Desmond O’Grady wrote about personal experiences: walking with his professor along the Charles River, he reports what he sees (“The spring air, still / Lean from winter, thaws.”) and then in the next stanza he goes deeper, and higher:
West, to our left, past some trees, over the ivy walls,
The clock towers, pinnacles, the pillared university yard,
The Protestant past of Cambridge New England selfconsciously dead
In the thawing clay of the Old Burying Ground. Miles
east, over the godless Atlantic, our common brother,
Ploughing his myth-muddy fields, embodies our order.
You can see his power here. “Myth-muddy fields” is evocative of the mindset of an entire culture. Desmond O’Grady is wonderful with such phrases. He wants to “unravel the past”. One of his most famous moments as a poet was the publication of a long poem about the Battle of Kinsale in 2002, on the battle’s 400th anniversary; it was set to music. He was encyclopedic in his vision. When he looked at “Europe”, he saw its history, its long long past, and what it might mean to him, to all Irishmen and women. The past is always with us. The Irish are the outsiders of Europe, huddled along the edge of it in “the godless Atlantic”. He incorporated all of that into his work.
I wanted to post a poem today I really like, because it has to do with Kinsale, a sweet and awesome town in County Cork, where I spent a magical three-day respite a couple years back. My friend Allison and I, on our wild jaunt across Ireland, veered south for Kinsale, hell-bent on getting there before 7 p.m., because the B&B owner had told us to get there before 7. The streets were winding and narrow. We got lost in Cork itself. We pulled over to a gas station and received what are, possibly, the best set of directions ever given, including a hand-drawn map to accompany us, with a giant diagram of the famous “hairy roundabout” in between Cork and Kinsale where many people die every year due to its dangerous and insane nature. (It lived up to its reputation, although Allison and I did survive the experience. We were old hands at the roundabout situation by the time we got to Kinsale, although they always required a bit of emotional support on the part of the passenger, but the “hairy roundabout” was shrieking and utter CHAOS.) Allison and I did make it to Kinsale (I think we were 5 minutes after 7 p.m. and our B&B owner was standing on the front stoop waiting for us in the chilly night). A local man had died and the funeral procession was that night. Our arrival happened to coincide with the funeral procession, a sight I will never forget as long as I live.

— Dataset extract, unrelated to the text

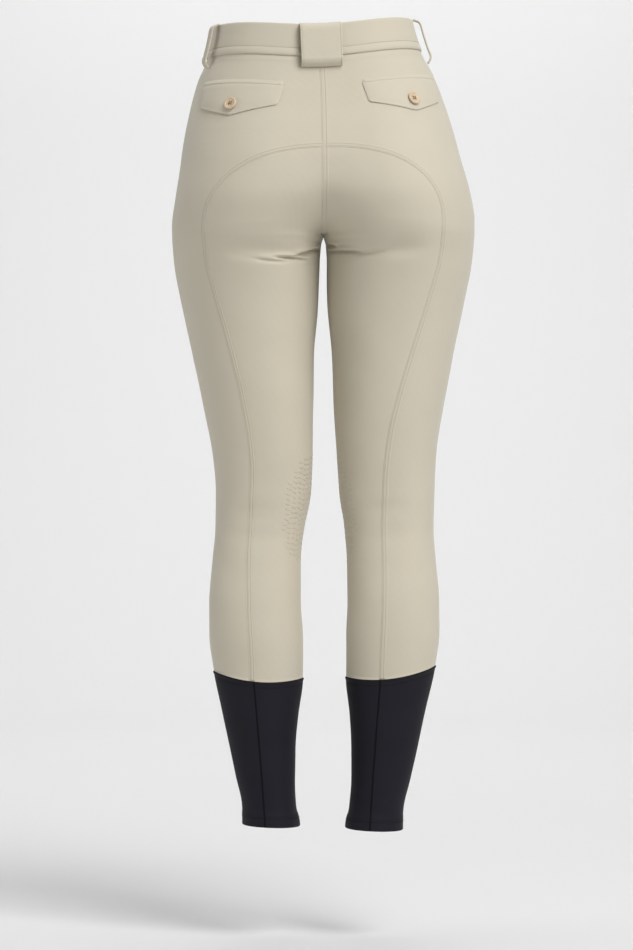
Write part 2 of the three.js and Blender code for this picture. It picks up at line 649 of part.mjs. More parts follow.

I had been to Kinsale before, as a kid, when my family was in Ireland, but I had no real memory of it. Allison and I had been planning to move on, only stay there for a night before heading West to the Burren and Galway, but we ended up staying for three days. We met a bunch of people. We hung out with them. We stayed up late, hanging out in a big bar after-hours with our new friends. We made out with Irish boys. (As I told a friend of mine who went to Ireland recently, “If you go to Ireland, and you do NOT make out with an Irishman, then you really need to look within to find the problem.”) We just hung out, slept late, I had good talks with Jimmy, the owner of the B&B, we walked around the enchanting beautiful town, with the hills rising behind it, and I sat on the harbor shore, with a cup of coffee, watching the fishing boats travel out to sea. I never wanted to leave. Most of the people we met were transients to the town, bartenders and waitresses who come to Kinsale seasonally to work, due to the giant tourist influx in the spring and summer. Allison and I were there in November, however, when things had quieted down. The life of the city settled into a quiet rhythm. I have rarely been in a more beautiful and peaceful place. And it all started with that funeral procession, the entire town showing up, winding through the dark narrow streets, quietly, their breaths showing in the night air.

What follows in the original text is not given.